Does Google actually care about the health of the open web? Yes, but only in the way a parasite cares about the host not dying.
For the last few years, the goal of AI Overviews has been to kill the click. Why send a user to a blog when the LLM can just synthesize the answer into a neat little paragraph? It’s efficient for the user. It’s great for Google’s metrics. And it’s an absolute disaster for anyone who actually writes the content. We have moved from a search engine—which was essentially a map to where the information lived—to an answer engine, which acts as a filter that strips away the context and the incentive for the original creator to keep publishing. Now, suddenly, Google is pivoting toward citing its sources more aggressively. (And it’s about time).
The shift is a recognition that the current trajectory is unsustainable. If you remove the traffic, you remove the revenue. If you remove the revenue, you remove the writers. If you remove the writers, you eventually run out of fresh, human-generated data to train the next version of the model. Google is finally realizing that they cannot simply feast on the existing corpus of the internet without contributing something back to the ecosystem.
Integrate links more prominently
The new approach is less about altruism and more about the cold math of data availability. If every high-quality publisher decides that the cost of being scraped exceeds the value of the residual traffic, they’ll just flip the switch on their robots.txt. Google knows that training a model on a dead web is a recipe for stagnation. According to ArsTechnica, the company plans to integrate links more prominently, making it easier for users to jump from the summary to the source.

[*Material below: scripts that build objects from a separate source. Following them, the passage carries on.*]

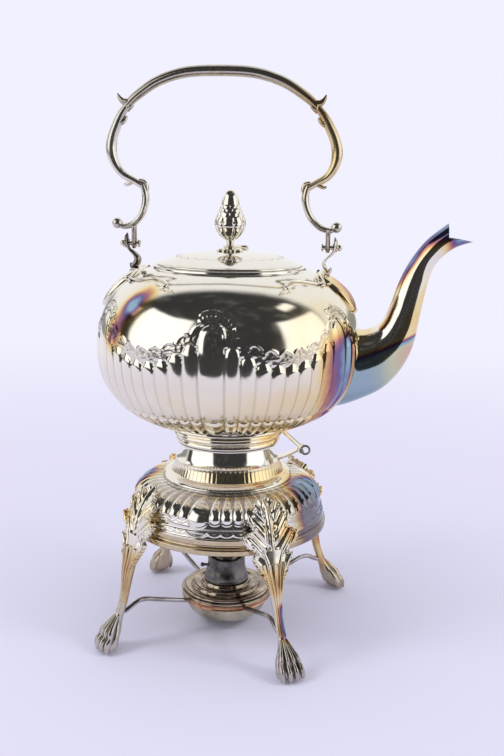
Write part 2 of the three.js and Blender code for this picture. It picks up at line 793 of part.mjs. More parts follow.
// Leg: an acanthus leaf on the bulge, a slim shaft and a paw. Stations down the leg's middle line give
// the distance from the axis, the height, the half width, the half thickness and the kind of section.
// The leaf's half width goes out and in again at each of its lobes.
function legStations() {
  return [
    [58, 119.4, 2.4, 1.4, "leaf"],
    [64, 116.4, 10.5, 2.2, "leaf"],
    [67.6, 113.2, 8.5, 2.8, "leaf"],
    [71.8, 107.4, 17, 3, "leaf"],
    [73.4, 103.6, 14.5, 3.4, "leaf"],
    [75.4, 97, 20.5, 3.4, "leaf"],
    [76.6, 92.6, 18.5, 3.8, "leaf"],
    [78, 86, 18.5, 3.8, "leaf"],
    [79.6, 80.4, 13.5, 4, "leaf"],
    [81.4, 74.4, 13, 4, "leaf"],
    [83, 68, 8.2, 4.4, "leaf"],
    [84.6, 60, 5.6, 4, "shaft"],
    [86, 49, 3.7, 3.4, "shaft"],
    [88, 37, 3.2, 3.2, "shaft"],
    [91.4, 26, 3.7, 3.8, "shaft"],
    [94.6, 18.5, 6.4, 5.8, "paw"],
    [98.6, 11, 9.2, 7.6, "paw"],
    [102, 3.6, 9.8, 8.4, "paw"],
    [105, 2.2, 9, 6, "paw"],
    [107, 1.2, 6, 3.4, "paw"],
  ];
}

// Which share of its splay and sway a leg has at a height.
function bendAt(z) {
  return (Math.max(0, bendStart - z) / bendStart) ** 1.5;
}

// The leg as one loft, standing out along +X. letOut makes it that much fatter.
function legLoft({ splay, sway }, letOut = 0) {
  const sides = 10;
  const stations = legStations();
  const centres = stations.map(([r, z]) => vec(r, 0, z));
  const rings = stations.map(([r, z, half, thick, kind], i) => {
    const before = centres[Math.max(0, i - 1)];
    const after = centres[Math.min(centres.length - 1, i + 1)];
    const along = after.clone().sub(before).normalize();
    const out = vec(-along.z, 0, along.x);
    const ring = [];
    for (let k = 0; k < sides; k += 1) {
      const angle = (2 * Math.PI * k) / sides;
      let across = Math.sin(angle);
      let lift = Math.cos(angle);
      if (kind === "leaf") {
        const vein = k === 0 ? 1.25 : 1;
        const fold = k % 2 === 1 ? 0.72 : 1;
        lift = lift > 0 ? lift ** 0.6 * vein * fold : lift * 0.8;
      }
      if (kind === "paw") {
        const toe = lift > 0.1 && k % 2 === 1 ? 1.12 : 0.96;
        across *= toe;
        lift *= toe;
      }
      const point = vec(r + splay * bendAt(z), 0, z).addScaledVector(out, (thick + letOut) * lift);
      point.y = (half + letOut) * across + sway * bendAt(z);
      point.z = Math.max(0, point.z);
      ring.push(point);
    }
    return ring;
  });
  return skin(rings);
}

function leg(place) {
  return cut(legLoft(place), standTool(gap)).rotateZ(rad(place.azimuth));
}

// A thin bar from the burner ring up and out to the inside of a leg.
function stretcher(place) {
  const bend = bendAt(stretcherEnd);
  const reach = 84.2 + place.splay * bend;
  const path = new THREE.CatmullRomCurve3([
    vec(burnerRingRadius - 1, 0, 22.2), vec(44, 0, 25.4), vec(60, 0, 30), vec(70, 0, 32.8), vec(77, 0, 33),
    vec(reach, 0, stretcherEnd), vec(reach + 4.3, 0, 28),
  ], false, "centripetal");
  const section = new THREE.Shape();
  section.absarc(0, 0, stretcherRadius, 0, 2 * Math.PI, false);
  const settings = { steps: 8, curveSegments: 3, bevelEnabled: false, extrudePath: path };
  const bar = new THREE.ExtrudeGeometry(section, settings).rotateZ(Math.atan2(place.sway * bend, reach));
  const whole = cut(bar, legLoft(place, gap)).rotateZ(rad(place.azimuth));
  const clear = burnerRingRadius + gap;
  return cut(whole, turned([[0, 15], [clear, 15], [clear, 28], [0, 28]], burnerSides));
}

// Burner.
function burnerRing() {
  const inside = burnerRadius + 0.6;
  return turned([
    [inside, 20.4], [burnerRingRadius - 0.6, 20.2], [burnerRingRadius, 21.2],
    [burnerRingRadius, burnerRingTop], [inside, burnerRingTop],
  ], burnerSides);
}

function burnerBowl() {
  return turned([
    [0, 5.2], [17, 5.6], [25.6, 8.8], [30.4, 15], [burnerRadius, 24.9], [34.4, 24.9], [34.4, 26.4],
    [30.4, 26.4], [29, 15.4], [24.6, 10], [16.6, 7], [0, 6.6],
  ], 20);
}

function burnerCover() {
  return turned([
    [12.4, 31.8], [12.4, 33], [17.6, 33], [19.4, 31.4], [23.8, 30.8], [24.8, 29], [32.4, 28.4], [33, 26.7],
    [28.8, 26.7], [28.8, 25], [27.6, 25], [27.6, 27.4], [18.6, 30.2],
  ], 16);
}

function wickTube() {
  return turned([
    [8.6, 12], [9.8, 12], [9.8, 33.3], [13.2, 33.3], [13.2, 34.4], [9.8, 34.8], [9.8, 53], [8.6, 53],
  ], 14);
}

function wick() {
  return turned([[0, 9], [7.9, 9], [7.9, 52], [6, 55.4], [0, 56.2]], 14);
}

function flameSleeve() {
  const sleeve = turned([
    [15.4, 33.3], [16.6, 33.3], [16.2, 37], [14.3, 45], [14, 51.4], [12.8, 51.4], [13.1, 45], [15, 37],
  ], 16);
  const knob = join(rod(vec(-13.8, 0, 43.6), vec(-18, 0, 43.8), 0.9, 6), ball(vec(-18.6, 0, 43.8), 1.7, 6));
  return join(sleeve, knob.rotateZ(rad(10)));
}

add("kettle_body", kettleBody(), silver);
add("kettle_foot", kettleFoot(), silver);
add("mouth_collar", mouthCollar(), silver);
add("spout", spout(), tarnished);
add("lid", lid(), silver);
add("lid_flange", lidFlange(), silver);
add("finial_stem", finialStem(), silver);
add("finial_bud", finialBud(), silver);
add("finial_nut", finialNut(), silver);
add("lid_hinge_leaf", lidHingeLeaf(), silver);
add("body_hinge_leaf", bodyHingeLeaf(), silver);
add("lid_hinge_pin", lidHingePin(), silver);
[["left", -1], ["right", 1]].forEach(([name, side]) => {
  add(`escutcheon_${name}`, escutcheon(side), silver);
  add(`ear_${name}`, ear(side), silver);
  add(`handle_pin_${name}`, handlePin(side), silver);
  add(`handle_scroll_${name}`, handleScroll(side), silver);
});
add("handle_grip", handleGrip(), silver);
add("kettle_strap", kettleStrap(), silver);
add("stand_strap", standStrap(), silver);
add("tilt_pin", tiltPin(), darkMetal);
add("stand_shell", standShell(), silver);
add("neck_ring", neckRing(), silver);
legs.forEach((place) => {
  add(`leg_${place.name}`, leg(place), tarnished);
  add(`stretcher_${place.name}`, stretcher(place), silver);
});
add("burner_ring", burnerRing(), copper);
add("burner_bowl", burnerBowl(), silver);
add("burner_cover", burnerCover(), silver);
add("wick_tube", wickTube(), darkMetal);
add("wick", wick(), cotton);
add("flame_sleeve", flameSleeve(), darkMetal);

export default object;
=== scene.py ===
# A silver-plated spirit kettle on its stand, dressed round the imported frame.
# Metres, +Z up, the spout towards +X and the front of the kettle towards -Y.
import math

import bpy
import numpy as np
from mathutils import Matrix, Vector


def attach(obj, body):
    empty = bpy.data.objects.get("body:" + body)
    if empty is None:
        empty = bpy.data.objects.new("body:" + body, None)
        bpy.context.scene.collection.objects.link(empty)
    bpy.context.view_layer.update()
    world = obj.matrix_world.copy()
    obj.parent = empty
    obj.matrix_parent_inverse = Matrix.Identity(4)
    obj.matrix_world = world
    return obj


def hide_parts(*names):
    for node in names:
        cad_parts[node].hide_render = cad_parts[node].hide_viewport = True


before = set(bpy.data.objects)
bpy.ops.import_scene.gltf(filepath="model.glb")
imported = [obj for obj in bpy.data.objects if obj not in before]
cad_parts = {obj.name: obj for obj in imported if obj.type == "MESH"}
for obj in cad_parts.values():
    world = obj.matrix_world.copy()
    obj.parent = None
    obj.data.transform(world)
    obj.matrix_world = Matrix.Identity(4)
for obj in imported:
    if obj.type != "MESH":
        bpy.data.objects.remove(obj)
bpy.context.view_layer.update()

# Camera.
# It stands where the photograph's stood, a little to the spout side of the front and above the lid.
# The lens is the photograph's own for a frame whose long side measures 36 mm.
camera_place = (0.0805, -0.6553, 0.3324)
heading = math.radians(5.507)
pitch_down = math.radians(12.14)
roll = math.radians(0.955)
camera_data = bpy.data.cameras.new("camera")
camera_data.sensor_fit = "VERTICAL"
camera_data.sensor_height = 36
camera_data.lens = 43.673
camera = bpy.data.objects.new("camera", camera_data)
camera.matrix_world = (
    Matrix.Translation(camera_place)
    @ Matrix.Rotation(heading, 4, "Z")
    @ Matrix.Rotation(math.pi / 2 - pitch_down, 4, "X")
    @ Matrix.Rotation(roll, 4, "Z")
)
bpy.context.scene.collection.objects.link(camera)
bpy.context.scene.camera = camera
bpy.context.scene.view_settings.view_transform = "Standard"


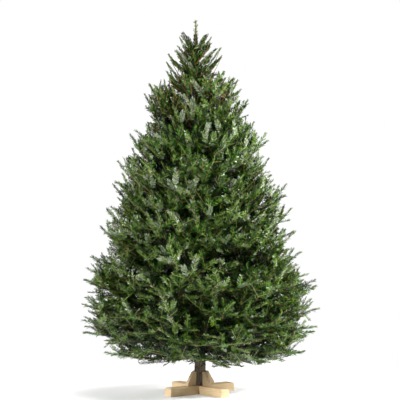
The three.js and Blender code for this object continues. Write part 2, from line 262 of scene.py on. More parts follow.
class Effects:
    """The shader groups that several finishes share, each built once."""

    def start(
        self, name: str, inputs: dict[str, object], outputs: dict[str, object]
    ) -> tuple[Bench, dict[str, bpy.types.NodeSocket]]:
        """Starts a group with named sockets.

        Args:
            name: The group's name.
            inputs: A default for each input socket; its type says what kind of socket it is.
            outputs: The same for each output socket.

        Returns:
            A bench on the group's tree, and what comes in, by name.
        """
        tree = bpy.data.node_groups.new(name, "ShaderNodeTree")
        for way, sockets in (("INPUT", inputs), ("OUTPUT", outputs)):
            for label, default in sockets.items():
                kind = "NodeSocketColor" if isinstance(default, tuple) else "NodeSocketFloat"
                socket = tree.interface.new_socket(label, in_out=way, socket_type=kind)
                socket.default_value = default
        bench = Bench(tree)
        given = bench.node("NodeGroupInput").outputs
        return bench, {label: given[label] for label in inputs}

    def drift(self) -> None:
        """A colour that drifts lighter and darker over the surface."""
        bench, given = self.start(
            "tone drift",
            {"Colour": WHITE, "Drift": 0.3, "Scale": 20.0},
            {"Colour": WHITE},
        )
        patches = bench.node("TexNoise", Vector=bench.place(), Scale=given["Scale"], Detail=3.0)
        gain = bench.node(
            "MapRange",
            Value=patches.outputs["Fac"],
            From_Min=0.3,
            From_Max=0.7,
            To_Min=bench.math("SUBTRACT", 1.0, given["Drift"]),
            To_Max=bench.math("ADD", 1.0, given["Drift"]),
        )
        scaled = {"operation": "SCALE"}
        lit = bench.node("VectorMath", scaled, given["Colour"], Scale=gain.outputs["Result"])
        bench.node("NodeGroupOutput", Colour=lit.outputs["Vector"])

    def bark(self) -> None:
        """Fir bark: fine lengthwise cracks, blisters, and a mask of the cracks."""
        crack_width, crack_depth = 0.09, 0.6
        bench, given = self.start(
            "bark skin", {"Scale": 60.0, "Stretch": 0.25}, {"Height": 0.0, "Cracks": 0.0}
        )
        place, scale = bench.place(), given["Scale"]
        squeeze = bench.node("CombineXYZ", X=1.0, Y=1.0, Z=given["Stretch"]).outputs[0]
        drawn = bench.vector("MULTIPLY", place, squeeze)
        edges = {"feature": "DISTANCE_TO_EDGE"}
        cells = bench.node("TexVoronoi", edges, Vector=drawn, Scale=scale)
        cracks = bench.node(
            "MapRange", Value=cells.outputs["Distance"], From_Max=crack_width, To_Min=1.0, To_Max=0.0
        ).outputs["Result"]
        grit = bench.node("TexNoise", Vector=place, Scale=scale, Detail=6.0, Roughness=0.65)
        height = bench.math("MULTIPLY_ADD", cracks, -crack_depth, grit.outputs["Fac"])
        bench.node("NodeGroupOutput", Height=height, Cracks=cracks)

    def grain(self) -> None:
        """Sawn softwood: rings drawn out along the plank, with fine fibres."""
        draw_out, heart = (0.07, 1.0, 1.0), (0.0, 0.03, 0.06)
        waviness, edge, darkest = 3.0, 2.5, 0.65
        bench, given = self.start(
            "softwood grain",
            {"Light": WHITE, "Dark": WHITE, "Turn": 0.0, "Ring Spacing": 0.006},
            {"Colour": WHITE, "Height": 0.0},
        )
        about = {"rotation_type": "Z_AXIS"}
        turned = bench.node("VectorRotate", about, Vector=bench.place(), Angle=given["Turn"])
        drawn = bench.vector("MULTIPLY", turned.outputs[0], draw_out)
        wander = bench.node("TexNoise", Vector=drawn, Scale=28.0, Detail=2.0).outputs["Fac"]
        split = bench.node("SeparateXYZ", Vector=bench.vector("ADD", drawn, heart)).outputs
        flat = bench.node("CombineXYZ", Y=split["Y"], Z=split["Z"]).outputs[0]
        rings = bench.math("DIVIDE", bench.vector("LENGTH", flat), given["Ring Spacing"])
        phase = bench.math("FRACT", bench.math("MULTIPLY_ADD", wander, waviness, rings))
        fibres = bench.node("TexNoise", Vector=drawn, Scale=900.0, Detail=2.0).outputs["Fac"]
        streak = bench.node("MapRange", Value=fibres, To_Min=-0.12, To_Max=0.3).outputs["Result"]
        dark = {"operation": "MULTIPLY_ADD", "use_clamp": True}
        share = bench.node("Math", dark, bench.math("POWER", phase, edge), darkest, streak)
        colour = bench.mixed(share.outputs[0], given["Light"], given["Dark"])
        bench.node("NodeGroupOutput", Colour=colour, Height=share.outputs[0])

    def build(self) -> None:
        """Builds every shared effect."""
        for effect in (self.drift, self.bark, self.grain):
            effect()


@dataclass(frozen=True)
class Finish:
    """What every finish has."""

    name: str
    roughness: float

    def material(self) -> bpy.types.Material:
        """The finish's material, which is built the first time that it is asked for.

        Returns:
            The material.
        """
        material = bpy.data.materials.get(self.name)
        if not material:
            material = bpy.data.materials.new(self.name)
            material.use_nodes = True
            bench = Bench(material.node_tree)
            shader = bench.node("BsdfPrincipled", Roughness=self.roughness)
            bench.node("OutputMaterial", Surface=shader.outputs["BSDF"])
            self.dress(bench, shader)
        return material

    def dress(self, bench: Bench, shader: bpy.types.Node) -> None:
        """Feeds the shader with what the finish adds; a plain finish adds nothing."""


@dataclass(frozen=True)
class NeedleFinish(Finish):
    """Waxy needles: green above, and paler with silvery bands below."""

    upper: str
    under: str
    drift: float = 0.7
    drift_scale: float = 150.0
    gloss: float = 0.45

    def dress(self, bench: Bench, shader: bpy.types.Node) -> None:
        """Feeds the shader a colour for each side.

        Args:
            bench: A bench on the material.
            shader: Its shader.
        """
        above = bench.effect(
            "tone drift", Colour=linear(self.upper), Drift=self.drift, Scale=self.drift_scale
        )
        side = bench.node("NewGeometry").outputs["Backfacing"]
        colour = bench.mixed(side, above["Colour"], linear(self.under))
        bench.join(shader, Base_Color=colour, Specular_IOR_Level=self.gloss)


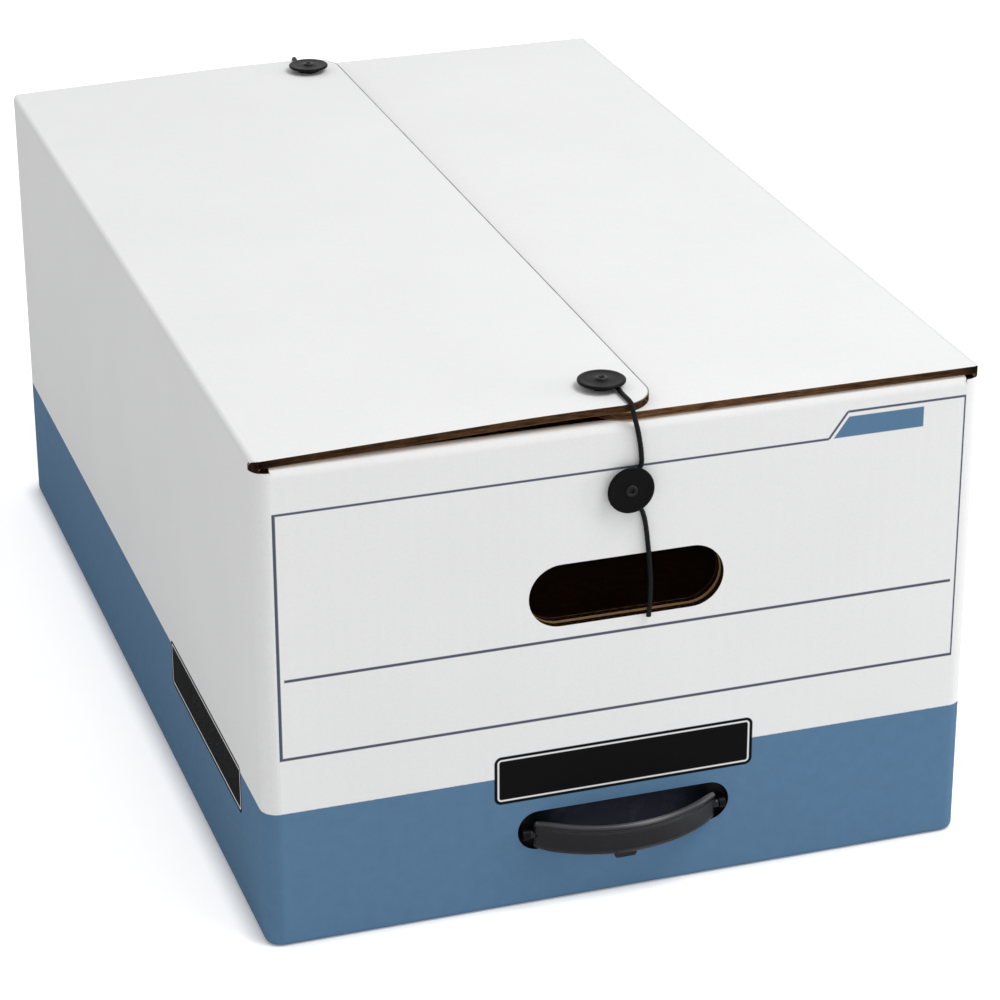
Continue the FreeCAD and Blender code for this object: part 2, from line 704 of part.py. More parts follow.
side_panel("left_side_panel", -1)
side_panel("right_side_panel", 1)
rivet_bore = Disc(0, panel_button_level, rivet_hole)
handle_slot = stadium(s.slot_level, s.slot_length, s.slot_height)
end_panel("front_end_panel", -1, [hand_hole, handle_slot, rivet_bore])
end_panel("rear_end_panel", 1, [hand_hole, rivet_bore])
for end, word in ((-1, "front"), (1, "rear")):
    inner_panel(word + "_inner_panel", end)
    hand_hole_tab(word + "_handhole_tab", end)
    bottom_flap(word + "_bottom_flap", end)
bottom_panel("bottom_outer_panel", 0)
bottom_panel("bottom_inner_panel", 1)
glue_tab()
right_top_flap()
left_top_flap()
handle_backplate()
handle_strap()
for end, word in ((-1, "front"), (1, "rear")):
    closure(word + "_panel", 0, end * half_depth, panel_button_level, -90 * end, s.board)
    closure(word + "_flap", flap_button_x, end * flap_button_y, left_flap_top, 0, s.board - clinch_stack)
string("front_string", -1, FRONT_STRING)
string("rear_string", 1, REAR_STRING)

doc.recompute()
for item in doc.Objects:
    if "Invalid" in item.State or "Error" in item.State:
        raise RuntimeError("%s failed: %s" % (item.Name, item.State))
    if item.TypeId == "PartDesign::Pocket":
        removed = item.BaseFeature.Shape.Volume - item.Shape.Volume
        if removed < 1.0:
            raise RuntimeError("%s removes nothing" % item.Name)
for item in sub_parts:
    if item.Shape.isNull() or not item.Shape.isValid() or item.Shape.Volume <= 0:
        raise RuntimeError("%s has no valid solid" % item.Label)

os.makedirs("parts", exist_ok=True)
for item in sub_parts:
    item.Shape.exportStep("parts/%s.step" % item.Label)
print("%d sub-parts" % len(sub_parts))
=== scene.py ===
import math

import bmesh
import bpy
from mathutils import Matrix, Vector


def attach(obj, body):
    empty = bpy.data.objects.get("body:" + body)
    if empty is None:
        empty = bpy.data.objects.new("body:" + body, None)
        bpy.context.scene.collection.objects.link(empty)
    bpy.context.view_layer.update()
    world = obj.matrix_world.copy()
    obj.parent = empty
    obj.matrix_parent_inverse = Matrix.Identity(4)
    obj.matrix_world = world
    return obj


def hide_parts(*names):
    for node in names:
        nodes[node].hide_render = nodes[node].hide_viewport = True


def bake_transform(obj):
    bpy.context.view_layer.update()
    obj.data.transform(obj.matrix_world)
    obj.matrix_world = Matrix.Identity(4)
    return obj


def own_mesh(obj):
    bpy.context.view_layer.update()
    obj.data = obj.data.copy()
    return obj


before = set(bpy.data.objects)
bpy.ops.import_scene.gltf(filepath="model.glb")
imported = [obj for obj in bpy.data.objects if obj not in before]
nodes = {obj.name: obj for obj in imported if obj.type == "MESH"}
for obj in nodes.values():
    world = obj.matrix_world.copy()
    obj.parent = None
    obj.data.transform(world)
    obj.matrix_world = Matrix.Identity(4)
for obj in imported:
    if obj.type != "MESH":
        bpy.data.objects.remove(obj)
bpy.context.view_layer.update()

# Camera: a long lens held a little above the box, looking down on its front left corner, as a catalogue
# picture of a storage box is taken.
def add_object(name, data):
    made = bpy.data.objects.new(name, data)
    bpy.context.scene.collection.objects.link(made)
    return made


camera_data = bpy.data.cameras.new("camera")
camera_data.lens = 122.08
camera_data.sensor_width = 36.0
camera_data.clip_end = 50.0
camera = add_object("camera", camera_data)
camera.location = (-0.5443, -1.7600, 0.9351)
camera.rotation_euler = (math.radians(65.435), math.radians(0.191), math.radians(-18.234))
bpy.context.scene.camera = camera


# Strings: black waxed cotton cord, three strands laid right-handed. Each is tied round the hub of its button
# on the left flap, crosses the flap's end and is wound once round the button below, and its tail hangs free.
# The waxed tip is pressed flat and fans out a little.
STRING_DIAMETER, STRING_LAY, STRING_STRANDS = 0.0025, 0.0085, 3
STRING_SIDES, STRING_STEP = 30, 0.0006
STRAND_VALLEY, STRAND_BULGE = 0.94, 0.10
FANNED_LENGTH, FANNED_SPREAD, FANNED_FLATNESS = 0.005, 0.12, 0.22
END_FACE = 0.3064
BOX_TOP = 0.2731
LEFT_FLAP_TOP = 0.2774
# Each point of a route is (x, out from the end's face, up from the box's top).
FRONT_ROUTE = (
    (-0.0016, -0.0224, 0.00585), (-0.0050, -0.0204, 0.00585), (-0.01105, -0.0239, 0.00585),
    (-0.01105, -0.0309, 0.00585), (-0.0050, -0.0344, 0.00585), (0.00105, -0.0309, 0.00585),
    (0.0013, -0.0220, 0.00585), (0.0004, -0.0120, 0.00585), (0.0010, -0.0022, 0.00585),
    (0.0012, 0.0008, 0.0043), (0.0014, 0.0016, 0.0013), (0.0043, 0.00155, -0.0096),
    (0.0060, 0.0016, -0.0200), (0.0066, 0.00155, -0.0294), (0.0003, 0.00155, -0.0326),
    (-0.0062, 0.00155, -0.0364), (-0.0062, 0.00155, -0.0438), (0.0, 0.00155, -0.0474),
    (0.0059, 0.00155, -0.0506), (0.0084, 0.0016, -0.0576), (0.0098, 0.0017, -0.0674),
    (0.0114, 0.0016, -0.0826), (0.0124, 0.0016, -0.0986), (0.0113, 0.0017, -0.1134),
)
REAR_ROUTE = (
    (-0.0084, -0.0224, 0.00585), (-0.0050, -0.0204, 0.00585), (0.00105, -0.0239, 0.00585),
    (0.00105, -0.0309, 0.00585), (-0.0050, -0.0344, 0.00585), (-0.01105, -0.0309, 0.00585),
    (-0.0110, -0.0220, 0.00585), (-0.0088, -0.0120, 0.00585), (-0.0076, -0.0022, 0.00585),
    (-0.0074, 0.0008, 0.0043), (-0.0073, 0.0016, 0.0013), (-0.0074, 0.00155, -0.0096),
    (-0.0071, 0.0016, -0.0200), (-0.0066, 0.00155, -0.0294), (-0.0003, 0.00155, -0.0326),
    (0.0062, 0.00155, -0.0364), (0.0062, 0.00155, -0.0438), (0.0, 0.00155, -0.0474),
    (-0.0059, 0.00155, -0.0506), (-0.0076, 0.0016, -0.0572), (-0.0084, 0.0017, -0.0672),
    (-0.0099, 0.0016, -0.0822), (-0.0102, 0.0016, -0.0980), (-0.0116, 0.0017, -0.1126),
)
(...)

This is a survival tactic. Google has spent a decade moving from a directory of links to a walled garden of answers, but they’ve finally hit the ceiling. When you strip away the incentive for people to create original, deeply researched content, you stop the flow of new training data. You can’t just loop the LLM on its own output forever without the whole thing devolving into a digital incestuous mess. We’ve seen this in smaller-scale model collapse experiments; when a model learns from synthetic data, the quality degrades rapidly.
Do they really think a few more blue links will stop the bleed?
Link is not a visit
The problem is that a link is not a visit. It’s like a restaurant that serves a tasting menu of your favorite dishes but expects you to pay the original chefs via a tip jar on the way out. The friction is still there. The user already has the answer—the “tasting” was the AI Overview—so they have no reason to click through unless they are looking for deeper nuance or a specific tool.
The latency of a click is also a factor. In a world where the answer appears in 200ms, asking a user to wait three seconds for a heavy WordPress site to load is a big ask. Google is trying to maintain the facade of a search engine while operating as an answer engine, hoping that if they throw a few more citations at the wall, the publishers will stop treating the crawler like a thief. (I suspect this is just a defensive play to avoid antitrust heat). But citations are a consolation prize. They don’t pay the server bills or the writers’ salaries.
It’s a band-aid on a gunshot wound.
Google is not fixing the search ecosystem; they are just trying to slow down the rate of decay. They want the prestige and the data of the open web without the responsibility of delivering the traffic that keeps that web alive. By Q4, we’ll see a significant uptick in high-authority sites blocking AI Overviews entirely despite these links.
They are wrong to think this is enough.